At the same time, Saudi Arabia and the UAE were growing impatient with bailing out Pakistan from repeated financial crises. The two Gulf biggies did not see this as a zero-sum game, but in the Indian narrative, the two got linked causally to feed the delusion that Modi’s diplomacy had successfully sidelined Pakistan in the Gulf region.

This is why India reeled in shock when Pakistan signed a “mutual strategic defence agreement” with Saudi Arabia last year. During the current crisis, Pakistan's shuttle diplomacy, in addition to its nuclear weapons, has added to its stature in the Islamic world, though its new global profile is clearly dependent on Trump's pleasure. What this means is that if the world had little appetite for Delhi's “new normal” doctrine at the time of Operation Sindoor, it would have even less now.

Pakistan's peace-maker effects are bound to be felt in the immediate neighbourhood too, where Delhi has often projected its nuclear equal as a threat to regional stability and the main obstacle to the functioning of SAARC. But it will be harder to get them to endorse this view from Delhi.
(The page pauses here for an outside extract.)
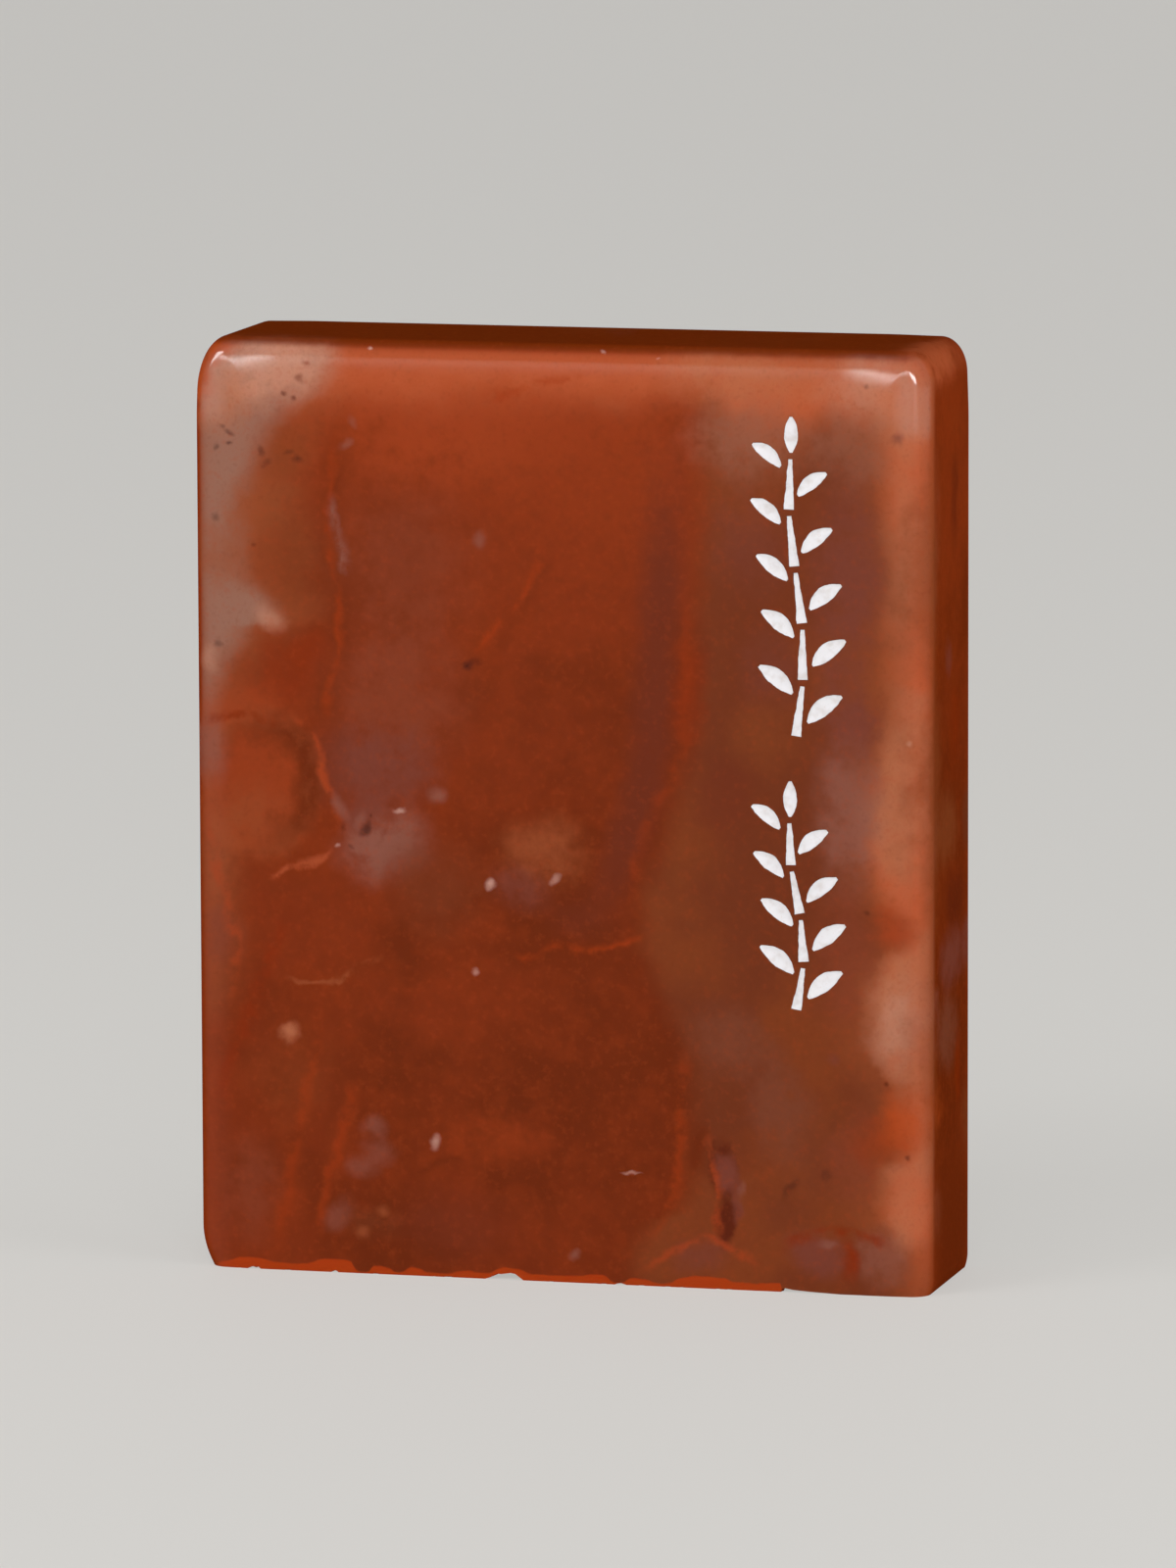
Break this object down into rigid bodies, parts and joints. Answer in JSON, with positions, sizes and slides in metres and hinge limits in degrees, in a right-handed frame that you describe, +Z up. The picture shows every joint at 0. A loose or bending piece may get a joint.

In its statement welcoming the ceasefire, Bangladesh did not name Pakistan or China but said it “appreciates all parties involved in the diplomatic efforts”. Like Nepal, which also said it was supportive of “all efforts by the international community” aimed at promoting peace and stability in West Asia. The Indian statement also expressed hope that the ceasefire would lead to lasting peace in the region, but stood out for steering clear of any reference to the diplomatic efforts by other countries that secured the reprieve.

Indian space shrink

In Delhi, the bizarre efforts to downplay, even denigrate Pakistan's role, only showed up India's own lack of voice in the fast-changing geopolitics of its extended region. The remark by External Affairs Minister S Jaishankar that India could not act as a “dalal nation”, that is, play the role of a broker between countries, revealed how badly trapped India's foreign policy is in domestic considerations.

“We don’t run around asking countries what kind of brokerage (dalali) we can do,” Mr Jaishankar reportedly said. But he did not say that about Oman, which was also involved in a significant mediatory role until just hours before the US-Israeli attacks on Iran.

After the news broke of the ceasefire, several Indian media organisations pounced on Trump's remark that China was responsible for bringing Iran to the table. It says something about India's current state of mind that it can countenance a Chinese “brokered” ceasefire, and use it to downplay Pakistani “dalaali”.

The reality is that while China quietly deployed its vast diplomatic resources in the Gulf region and Iran, and sent a special envoy to the region, it complemented and supported Pakistan's efforts and also teamed up with Islamabad to put forward a joint initial five-point initiative for restoring peace and stability.

The combined Pakistani-Chinese effort should in fact worry India more. It underlines the shrinking strategic space of a country once considered a leading voice in the region, one that also spoke for many nations in the developing world, but not heard from in the current crisis. Even now, it is not too late for India to recognise the changing regional environment.

India needs a new Pak policy

For a start, it could thank Pakistan by name for its long slog to prevent a publicly threatened genocide by Trump earlier this week, even though the success of its effort is not yet guaranteed, and failure looms on the horizon. Even if the efforts fail, as they well might given Israel's continuing belligerence, Munir has won already. His hold on Pakistan was cemented after Operation Sindoor. His success as a global “peace-maker” could even make him popular at home.

Delhi needs to get out of its current groupthink on Pakistan. It must ask itself how Munir might wield his new found role as a global diplomat. Will he make use of it to focus international attention, specifically Trump’s, on Kashmir next? This means that India urgently needs a new template for its Pakistan policy. Operation Sindoor and its promise of 'forever war' is so last year.